If you like a mental challenge, then Collapse Strategy, a dinky little Java game from Game House will keep you amused for hours. The idea is to get as many points as you can by clicking on clusters of three or more like-coloured blocks to clear 'em away. Larger clusters mean more points, and very large clusters earn bonuses to further compound your score. To add a little spice to life, small bombs are planted in the wall; to stay in the game, these have to be cleared quickly.

It sounds so easy but every click you make on a block or a bomb will add another row of blocks. You can take as long as you want to make a move, but that move had better be impressive because as soon as the blocks get past the top of the play area, the game is over. Mind you, if you're good enough to clear the required number of lines, you'll move on up to the next level. I managed to clear three levels before peaking – how many can you do?


Teaching you Art Skills - Focus Multimedia
Suitable for all ages

This is a fascinating piece of software for anyone who has ever wanted to be an artist. The blurb on the Art Skills CD case says it is ‘equivalent to one year of art classes’ and although this sounds a bit ambitious, I am inclined to believe it. I know a number of second year art students who would definitely benefit from studying this software! Certainly the content is superb and the way the material is presented is excellent.

The CD covers 5 major art genres: portrait, still life, landscape, life drawing and nude studies using 40 models, 650 narrated steps and 1200 drawings to convey its information. Each step is carefully described to make learning easy. I particularly liked the ‘zoom’ feature which allows you to zoom in to a drawing or diagram to see exactly what is required.

Art skills relies on rotating 3D models to show the structure of individual models while video sequences are used to explain basic techniques. I found the sketching module extremely interesting as it helped me to learn to sketch from memory.

Perspective is a very difficult thing to teach and is possibly this software’s only shortfall. I didn’t feel I understood this section – but I guess the beauty of it is I can go back and watch over and over until I do!

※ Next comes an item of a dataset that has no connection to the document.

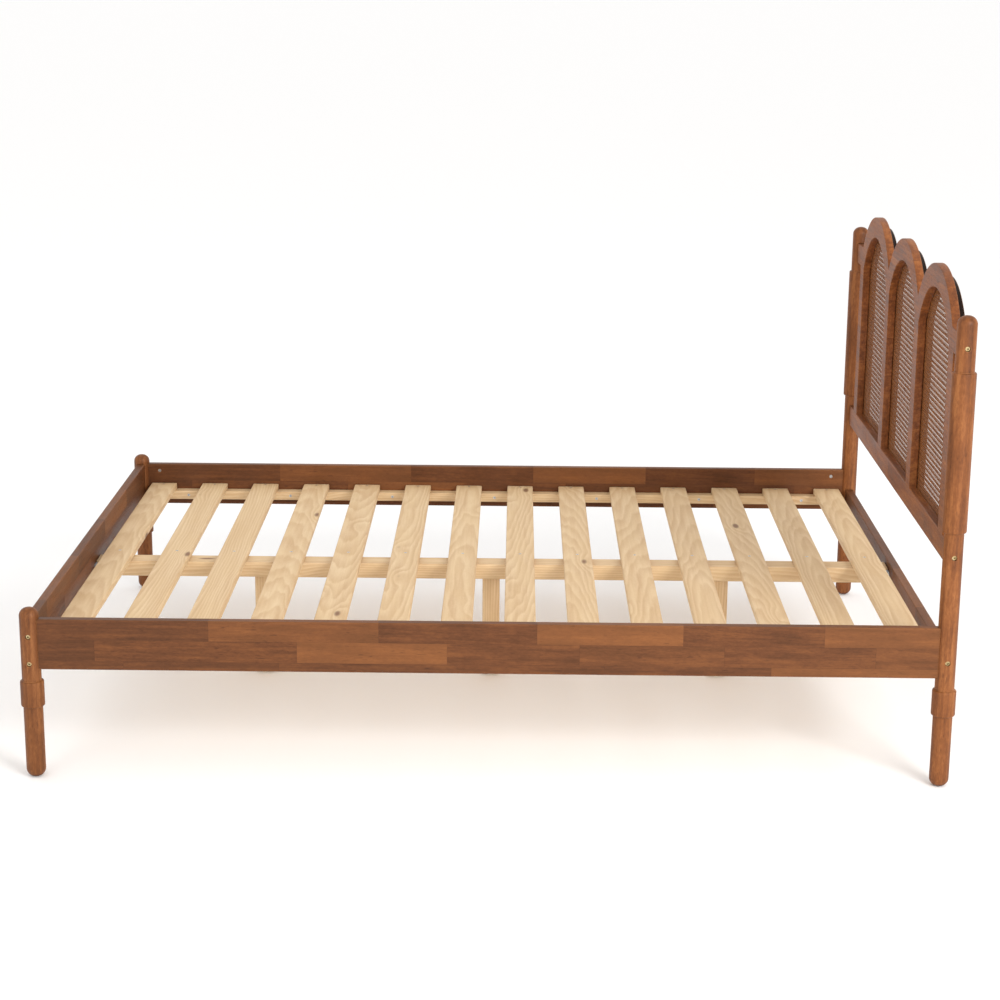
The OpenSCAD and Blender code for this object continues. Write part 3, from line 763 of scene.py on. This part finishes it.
floor_half = 400.0
corners = [(x * floor_half, y * floor_half, 0.0) for x, y in ((-1, -1), (1, -1), (1, 1), (-1, 1))]
floor_mesh = bpy.data.meshes.new("studio_floor")
floor_mesh.from_pydata(corners, [], [(0, 1, 2, 3)])
pale = bpy.data.materials.new("pale_floor")
pale.use_nodes = True
paint = pale.node_tree.nodes["Principled BSDF"]
paint.inputs["Base Color"].default_value = shade("fcfbfa")
paint.inputs["Roughness"].default_value = 0.9
floor_mesh.materials.append(pale)
studio_floor = add_object("studio_floor", floor_mesh)


def soft_lamp(name, at, towards, width, watts):
    """A square lamp of the given width, facing a point."""
    light = bpy.data.lights.new(name, "AREA")
    light.shape = "SQUARE"
    light.size = width
    light.energy = watts
    lamp = add_object(name, light)
    lamp.location = at
    lamp.rotation_euler = (Vector(towards) - Vector(at)).to_track_quat("-Z", "Y").to_euler()


soft_lamp("key_lamp", (3.4, -5.2, 3.0), (0.6, -0.4, 0.5), 2.4, 270.0)
soft_lamp("fill_lamp", (-3.4, -5.8, 2.6), (0.6, 0.0, 0.6), 2.6, 50.0)

world = bpy.data.worlds.new("studio_surround")
world.use_nodes = True
surround = world.node_tree.nodes["Background"]
surround.inputs["Color"].default_value = (1.0, 1.0, 1.0, 1.0)
surround.inputs["Strength"].default_value = 1.02
bpy.context.scene.world = world
bpy.context.scene.view_settings.view_transform = "Standard"

camera_at = Vector((0.0601, -5.5726, 1.8794))
camera_yaw = math.radians(-0.819)
camera_pitch = math.radians(15.177)
camera_roll = math.radians(0.329)
camera_data = bpy.data.cameras.new("camera")
camera_data.sensor_width = 36.0
camera_data.lens = 79.09
camera_data.shift_x = 0.0160
camera_data.shift_y = 0.0401
camera = add_object("camera", camera_data)
camera.matrix_world = (
    Matrix.Translation(camera_at)
    @ Matrix.Rotation(-camera_yaw, 4, "Z")
    @ Matrix.Rotation(math.pi / 2 - camera_pitch, 4, "X")
    @ Matrix.Rotation(camera_roll, 4, "Z")
)
bpy.context.scene.camera = camera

Look round any good games store and you will undoubtedly see a board game called Diplomacy. It has been around for eons and is none the worse for that. The board game is easy to learn but impossible if your fellow players are not up to scratch – which is where Diplomacy for the PC complete with Artificial Intelligence (AI) really comes into its own as this game really does make superb use of AI’s capabilities.

Described variously as ‘one part Risk, one part poker, and one part chess’, Diplomacy is set in the early part of the 20th century and puts you in the role of one of the seven world powers who controlled most of Europe. Your task is to use your negotiating skills to establish ultimate control over a continent. Machiavellian moves abound and the ultimate winner is the player with the most tricks up their sleeve.

Forget fancy graphics as Diplomacy for PC really does take over where the board game left off. Visually you could still be playing with dice and shaker and moving playing pieces around an unfolded cardboard playing area but the game actually plays better because of that. Maybe I have seen too many ‘all singing all dancing’ games lately, but Diplomacy’s ‘retro’ appearance is actually rather refreshing.